Last month, on December 4, 2006 in Phnom Penh, Cambodia, the Audiovisual Resource Center Bophana was inaugurated.

A lifelong dream of acclaimed Cambodian film director Rithy Panh, (director of award wining ‘The Khmer Rouge Death Machine’ 2003) president of the Association for the Research, Production and Archiving of Audiovisual documents (ARPAA), the opening of the Bophana archives was, in Mr. Panh’s words, “Symbolic for us – because the Khmer Rouge did not only kill people but they also destroyed identity and memory. To work on audiovisual memories at the Center is to preserve memory and culture.”

However, the Center not only collects images and sounds of the Cambodian memory and makes them available to a wide public, but also trains Cambodians in the audiovisual professions by welcoming foreign film productions and professionals to work “in residence” at the Center.

The Thomson Foundation for Film & TV Heritage based in Paris, France is a key supporter of the Bophana Center.

Established in April 2006, to provide expertise, equipment, technical and logistical support for the preservation of cinema and TV archives, key components of the world’s cultural heritage, the Foundation acts either alone or in partnership with national archive institutions, museums, private collections, companies, or any entity in charge of preserving film and TV archives.

The Foundation through coordination of multi-disciplinary experts within the Thomson Group supports institutions by offering them consulting and/or technical film services, equipment, etc. to help improve the preservation, management and access to both film and TV archives which reflect the history and culture of a country or region.

“The Audiovisual Resource Center Bophana is one of the first international projects for the Foundation,” explained Séverine Wemaere, General Delegate for the Foundation. “The Foundation sees its support of the Center as a demonstrative model for what can be accomplished in similar socio-economic climates. This project is important because it is a perfect illustration of the raison d’etre of the Foundation: to preserve and provide a kind of enduring shelter to the world’s cinematographic and audio-visual heritage, a heritage that is often in danger.”

The Foundation tapped Technicolor (Thailand) Ltd. a member of the Thomson Group based in Bangkok, Thailand to provide actual first cleaning and digitalization of Khmer film artifacts.

The Technicolor team is led by Paul Stambaugh, managing director of the facility and himself a leading film preservationist. The Technicolor (Thailand) team is not only doing the physical work on some of the artifacts but will help in training of Cambodian personal so that eventually work can be done by and at the Bophana archives.

A Need for Wide Ranging Support

The Bophana Center is also supported by the Association for Cambodian Audiovisual Development, the French Ministry of Foreign Affairs, the Cambodian Ministry of Culture and Fine Arts, the French National Audiovisual Institute, The French Ministry of Culture and Communication; The French National Center for the Cinema and UNESCO.
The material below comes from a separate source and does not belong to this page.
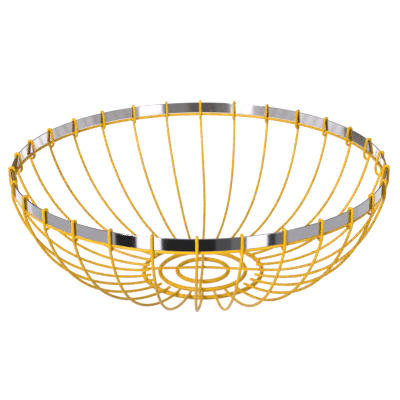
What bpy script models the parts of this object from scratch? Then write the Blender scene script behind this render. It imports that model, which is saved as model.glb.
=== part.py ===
"""A round wire basket.

Thirty round wire ribs rise from three flat base rings to a rim.  At the rim each rib is hooked over a flat
steel hoop and round the wire ring under it.  Twenty-eight ribs end just inside the outer base ring.  Two ribs
run on across the whole base, one from the rear and one from the right, and hold the two smaller base rings.
The base sits a little to the right of the rim's middle, so the ribs lean a little to the right.

Metres, +Z up.  The basket stands on z = 0, its rim is centred on the Z axis, and its front is towards -Y.
"""

import math

import bmesh
import bpy

# The rim: a flat steel hoop, and under it a round wire ring.  The radius is that of the hoop's middle line.
RIM_RADIUS = 0.150
RIM_RING_HEIGHT = 0.089
RIM_WIRE = 0.0024
BAND_HEIGHT = 0.0095
BAND_THICKNESS = 0.0010

# The base: three rings of round wire, flat on the table, a little to the right of the rim's middle.
BASE_WIRE = 0.0035
OUTER_BASE_RADIUS = 0.0495
MIDDLE_BASE_RADIUS = 0.0358
INNER_BASE_RADIUS = 0.0213
BASE_OFFSET = 0.0025

# The ribs: round wire, evenly spaced.
RIB_COUNT = 30
RIB_WIRE = 0.0022
TIP_OVERHANG = 0.0045
FAR_END_OVERHANG = 0.0005

# The sweep of a rib from the rim to the base.  Half way it bows a little aside, clockwise seen from above.
RIM_LEAN = math.radians(15.0)
RIB_BOW = math.radians(1.3)
UPPER_PULL = 0.072
LOWER_PULL = 0.031

# The hook at the top of a rib.
KNEE_DROP = 0.0015
CURL_DROP = 0.0022

# Where the two long ribs cross, the rear one steps over the side one in a low hump.
HUMP_REACH = 0.012

# Wires that touch on the real basket keep this gap.
SEAT_GAP = 0.0003

# How finely round shapes are cut.
RING_STEPS = 2 * RIB_COUNT
RING_SIDES = 8
SWEEP_STEPS = 12
BEND_STEPS = 3
CURL_STEPS = 4
HUMP_STEPS = 8

# Sizes that follow from the ones above.
RIB_RADIUS = RIB_WIRE / 2
BASE_RIB_HEIGHT = BASE_WIRE + SEAT_GAP + RIB_RADIUS
BAND_FOOT = RIM_RING_HEIGHT + RIM_WIRE / 2 + SEAT_GAP
BAND_TOP = BAND_FOOT + BAND_HEIGHT
BEND_RADIUS = SEAT_GAP + RIB_RADIUS
OUTER_LEG = RIM_RADIUS + BAND_THICKNESS / 2 + BEND_RADIUS
RIM_RING_RADIUS = OUTER_LEG - BEND_RADIUS - RIM_WIRE / 2
INNER_LEG = RIM_RING_RADIUS - RIM_WIRE / 2 - BEND_RADIUS
KNEE_HEIGHT = RIM_RING_HEIGHT - KNEE_DROP
TIP_RADIUS = OUTER_BASE_RADIUS - TIP_OVERHANG
FAR_END_RADIUS = OUTER_BASE_RADIUS + FAR_END_OVERHANG
SIDE_STEP = RIB_WIRE + SEAT_GAP
RIB_SPACING = 2 * math.pi / RIB_COUNT
STEP_TURN = math.asin(SIDE_STEP / TIP_RADIUS)


def clear_scene():
    for old in list(bpy.data.objects):
        bpy.data.objects.remove(old, do_unlink=True)


def metal(name, colour, metallic, roughness):
    material = bpy.data.materials.new(name)
    material.use_nodes = True
    shader = material.node_tree.nodes["Principled BSDF"]
    shader.inputs["Base Color"].default_value = (*colour, 1.0)
    shader.inputs["Metallic"].default_value = metallic
    shader.inputs["Roughness"].default_value = roughness
    return material


def place(name, data, basket, turn=0.0):
    """Add an object to the basket, turned about the basket's axis."""
    piece = bpy.data.objects.new(name, data)
    piece.rotation_euler.z = turn
    piece.parent = basket
    bpy.context.scene.collection.objects.link(piece)
    return piece


def turned_ring(name, outline, material):
    """Turn a closed outline of (radius, height) points about the Z axis."""
    bm = bmesh.new()
    corners = [bm.verts.new((radius, 0, height)) for radius, height in outline]
    sides = [bm.edges.new((a, b)) for a, b in zip(corners, corners[1:] + corners[:1])]
    bmesh.ops.spin(
        bm,
        geom=corners + sides,
        cent=(0, 0, 0),
        axis=(0, 0, 1),
        angle=2 * math.pi,
        steps=RING_STEPS,
        use_merge=True,
    )
    bmesh.ops.recalc_face_normals(bm, faces=bm.faces)
    mesh = bpy.data.meshes.new(name)
    bm.to_mesh(mesh)
    bm.free()
    mesh.materials.append(material)
    mesh.shade_smooth()
    mesh.set_sharp_from_angle(angle=math.radians(50))
    return mesh


def wire_section(radius, height, diameter):
    """A round wire's section, with flats at its top, bottom and sides."""
    reach = diameter / 2 / math.cos(math.pi / RING_SIDES)
    outline = []
    for side in range(RING_SIDES):
        angle = 2 * math.pi * (side + 0.5) / RING_SIDES
        outline.append((radius + reach * math.cos(angle), height + reach * math.sin(angle)))
    return outline


def band_section():
    """The flat hoop's section: a thin upright strip."""
    outside = RIM_RADIUS + BAND_THICKNESS / 2
    inside = RIM_RADIUS - BAND_THICKNESS / 2
    return [(outside, BAND_FOOT), (outside, BAND_TOP), (inside, BAND_TOP), (inside, BAND_FOOT)]


def bent_wire(name, points, diameter, material):
    """A round wire along a list of points, cut square at both ends."""
    curve = bpy.data.curves.new(name, "CURVE")
    curve.dimensions = "3D"
    curve.fill_mode = "FULL"
    curve.bevel_depth = diameter / 2
    curve.bevel_resolution = 1
    curve.use_fill_caps = True
    curve.render_resolution_u = 0
    spline = curve.splines.new("POLY")
    spline.points.add(len(points) - 1)
    for point, (x, y, z) in zip(spline.points, points):
        point.co = (x, y, z, 1)
    spline.use_smooth = True
    curve.materials.append(material)
    return curve


def sweep():
    """The rib's side, from the outer base ring up to the knee below the rim: one cubic curve."""
    foot = (OUTER_BASE_RADIUS, BASE_RIB_HEIGHT)
    foot_pull = (OUTER_BASE_RADIUS + LOWER_PULL, BASE_RIB_HEIGHT)
    knee = (OUTER_LEG, KNEE_HEIGHT)
    knee_pull = (
        OUTER_LEG - UPPER_PULL * math.sin(RIM_LEAN),
        KNEE_HEIGHT - UPPER_PULL * math.cos(RIM_LEAN),
    )
    points = []
    for step in range(SWEEP_STEPS + 1):
        t = step / SWEEP_STEPS
        weights = ((1 - t) ** 3, 3 * (1 - t) ** 2 * t, 3 * (1 - t) * t**2, t**3)
        ends = (foot, foot_pull, knee_pull, knee)
        radius = sum(weight * end[0] for weight, end in zip(weights, ends))
        height = sum(weight * end[1] for weight, end in zip(weights, ends))
        points.append((radius, height))
    return points


def hook():
    """The rib's top: over the hoop's two upper corners, down inside it, and out again under the rim ring."""
    points = []
    for side, start in ((1, 0), (-1, math.pi / 2)):
        corner = RIM_RADIUS + side * BAND_THICKNESS / 2
        for step in range(BEND_STEPS + 1):
            angle = start + math.pi / 2 * step / BEND_STEPS
            points.append((corner + BEND_RADIUS * math.cos(angle), BAND_TOP + BEND_RADIUS * math.sin(angle)))
    curl_end_height = KNEE_HEIGHT - CURL_DROP
    rib_there = OUTER_LEG - CURL_DROP * math.tan(RIM_LEAN)
    curl_end = rib_there - BEND_RADIUS / math.cos(RIM_LEAN) - RIB_RADIUS * math.tan(RIM_LEAN)
    for step in range(CURL_STEPS + 1):
        angle = math.pi / 2 * step / CURL_STEPS
        radius = curl_end - (curl_end - INNER_LEG) * math.cos(angle)
        height = RIM_RING_HEIGHT - (RIM_RING_HEIGHT - curl_end_height) * math.sin(angle)
        points.append((radius, height))
    return points


def short_foot():
    """The end of a short rib, just inside the outer base ring."""
    return [(TIP_RADIUS, 0, BASE_RIB_HEIGHT)]


def long_foot(hump, far_turn):
    """A long rib's way across the base: it bends aside at its middle and ends beside a rib of the far side."""
    across = -FAR_END_RADIUS * math.cos(far_turn)
    aside = -FAR_END_RADIUS * math.sin(far_turn)
    points = [(across, aside, BASE_RIB_HEIGHT)]
    for step in range(HUMP_STEPS + 1):
        share = 2 * step / HUMP_STEPS - 1
        x = HUMP_REACH * share
        rise = hump * math.cos(math.pi / 2 * share) ** 2
        points.append((x, math.tan(far_turn) * min(0, x), BASE_RIB_HEIGHT + rise))
    return points


def leaned(points, turn):
    """Points moved with the base rings, from not at all at the rim to all the way at the base, and bowed."""
    moved = []
    for x, y, z in points:
        share = min(1, (OUTER_LEG - x) / (OUTER_LEG - OUTER_BASE_RADIUS))
        offset = BASE_OFFSET * share
        bow = 4 * RIB_BOW * share * (1 - share)
        along = x * math.cos(bow) + y * math.sin(bow)
        aside = y * math.cos(bow) - x * math.sin(bow)
        moved.append((along + offset * math.cos(turn), aside - offset * math.sin(turn), z))
    return moved


def rib(foot, turn):
    """A whole rib, as it lies before it is turned to its place: foot, sweep and hook."""
    side = [(radius, 0, height) for radius, height in sweep()]
    top = [(radius, 0, height) for radius, height in hook()]
    return leaned(foot + side, turn) + top


def build():
    clear_scene()
    basket = bpy.data.objects.new("basket", None)
    bpy.context.scene.collection.objects.link(basket)
    steel = metal("bright_steel", (0.70, 0.70, 0.72), 1.0, 0.08)
    gold = metal("golden_paint", (0.90, 0.56, 0.06), 0.35, 0.32)

    place("rim_band", turned_ring("rim_band", band_section(), steel), basket)
    rim_section = wire_section(RIM_RING_RADIUS, RIM_RING_HEIGHT, RIM_WIRE)
    place("rim_ring", turned_ring("rim_ring", rim_section, gold), basket)
    base_rings = {
        "base_ring_outer": OUTER_BASE_RADIUS,
        "base_ring_middle": MIDDLE_BASE_RADIUS,
        "base_ring_inner": INNER_BASE_RADIUS,
    }
    for name, radius in base_rings.items():
        section = wire_section(radius, BASE_WIRE / 2, BASE_WIRE)
        ring = place(name, turned_ring(name, section, gold), basket)
        ring.location.x = BASE_OFFSET

    # The ribs are numbered from the front, round by the right, the rear and the left.
    rear_index = RIB_COUNT // 2
    side_index = RIB_COUNT // 4
    number = 0
    for index in range(RIB_COUNT):
        turn = -math.pi / 2 + RIB_SPACING * index
        if index == rear_index:
            name = "cross_rib_rear"
            foot = long_foot(RIB_WIRE + SEAT_GAP, -STEP_TURN)
        elif index == side_index:
            name = "cross_rib_side"
            foot = long_foot(0.0, RIB_SPACING - STEP_TURN)
        else:
            number += 1
            name = f"rib_{number:02d}"
            foot = short_foot()
        place(name, bent_wire(name, rib(foot, turn), RIB_WIRE, gold), basket, turn)


build()
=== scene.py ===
# %% [markdown]
# # A round wire basket
#
# This lesson dresses a wire fruit basket. It has thirty ribs of thin painted wire, a bright steel hoop with
# a heavier wire ring under it, and three wire rings that it stands on. A plain model of it was packed
# before, and it gives the frame: each new piece is built in the place of a plain one.
#
# The places could be typed in again by hand. Loading the frame is safer, because both models then share one
# origin and one scale, in metres, and nothing has to be fitted afterwards.

# %% Load the frame
import math

import bmesh
import bpy
from mathutils import Matrix, Vector


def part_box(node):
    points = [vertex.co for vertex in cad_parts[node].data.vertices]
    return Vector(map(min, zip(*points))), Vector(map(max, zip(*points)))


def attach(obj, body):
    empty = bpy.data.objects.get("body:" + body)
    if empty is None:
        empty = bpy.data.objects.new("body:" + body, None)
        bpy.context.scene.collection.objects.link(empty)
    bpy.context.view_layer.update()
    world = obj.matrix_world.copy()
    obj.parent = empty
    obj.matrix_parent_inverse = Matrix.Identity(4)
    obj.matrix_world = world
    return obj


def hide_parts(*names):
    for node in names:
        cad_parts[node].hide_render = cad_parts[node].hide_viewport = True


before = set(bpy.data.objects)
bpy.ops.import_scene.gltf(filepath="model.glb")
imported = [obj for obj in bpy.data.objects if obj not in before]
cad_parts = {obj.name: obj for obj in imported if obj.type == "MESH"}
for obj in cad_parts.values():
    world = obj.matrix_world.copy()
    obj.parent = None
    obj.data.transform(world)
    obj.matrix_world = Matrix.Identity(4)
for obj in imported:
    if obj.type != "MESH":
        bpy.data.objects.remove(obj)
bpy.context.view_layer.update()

MM = 0.001
print("Plain pieces:", len(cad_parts))

# %% [markdown]
# ## Sizes that the frame knows
#
# A ring's box says all about the ring. Its height is the wire's thickness, its width less one thickness is
# twice the radius of the wire's middle line, and its middle says where the ring sits. So no ring's size is
# written here a second time.
#
# The hoop is a flat strip, so its box gives its height and how far its outer face reaches, but not how thick
# it is. That one size is named here.

# %% Read the rings and the hoop
HOOP_THICKNESS = 1.0 * MM


def ring_sizes(node):
    """The radius and height of a ring's middle line, and its wire's thickness."""
    low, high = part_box(node)
    thickness = high.z - low.z
    return (high.x - low.x - thickness) / 2, (high.z + low.z) / 2, thickness


def ring_offset(node):
    """How far a ring's middle lies to the right of the basket's axis."""
    low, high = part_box(node)
    return (high.x + low.x) / 2


rim_radius, rim_height, rim_wire = ring_sizes("rim_ring")
outer_radius, _, base_wire = ring_sizes("base_ring_outer")
middle_radius = ring_sizes("base_ring_middle")[0]
inner_radius = ring_sizes("base_ring_inner")[0]
base_offset = ring_offset("base_ring_outer")
hoop_low, hoop_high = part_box("rim_band")
hoop_radius = hoop_high.x - HOOP_THICKNESS / 2
print("Radii of rim and base rings, mm:", [
    round(radius / MM, 2) for radius in (rim_radius, outer_radius, middle_radius, inner_radius)
])
print("Hoop radius and height, mm:", round(hoop_radius / MM, 2), round((hoop_high.z - hoop_low.z) / MM, 2))

# %% [markdown]
# ## Building a material from nodes
#
# Every finish here is a tree of nodes, with no pictures. A tree of nodes has no resolution and needs no
# unwrapping, which suits thin wire: a picture would have to be wrapped round thirty long tubes.
#
# The helpers below add a node with its settings and fill its inputs, so that each material's own cell only
# says what is special about that material.

# %% Helpers for node trees
def new_material(name):
    """An empty finish, as its node tree and its Principled shader."""
    material = bpy.data.materials.new(name)
    material.use_nodes = True
    return material, material.node_tree, material.node_tree.nodes["Principled BSDF"]


def add_node(tree, kind, inputs=None, **settings):
    """Add a node. An input is given a plain value, or the output socket that it is linked to."""
    node = tree.nodes.new(kind)
    for key, value in settings.items():
        setattr(node, key, value)
    for key, value in (inputs or {}).items():
        if isinstance(value, bpy.types.NodeSocket):
            tree.links.new(value, node.inputs[key])
        else:
            node.inputs[key].default_value = value
    return node


def blend_colours(tree, share, first, second):
    """A colour between two colours, as a share says."""
    ramp = add_node(tree, "ShaderNodeValToRGB", {"Fac": share})
    for element, colour in zip(ramp.color_ramp.elements, (first, second)):
        element.color = (*colour, 1.0)
    return ramp.outputs["Color"]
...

This project demonstrates that efforts in the archiving and cultural memory fields have to be orchestrated and supported by both public and private institutions.

For example a study by the BBC, Radiotelevisione Italiana and the French Institute National de l'Audiovisuel found that European audio visual holdings were simply staggering: for broadcast archives alone, the estimate was in the order of 50 million hours of audio, film and video material. But for ALL audiovisual archives, the estimate doubled, bringing the figure to almost 100 million hours! Only 2% is preserved and an even smaller amount is digitized, accessible and browsable online.

The Thomson Foundation for Film & TV Heritage, in its small way, is helping to move preservation of audio visual attributes into the forefront of international cultural preservation efforts.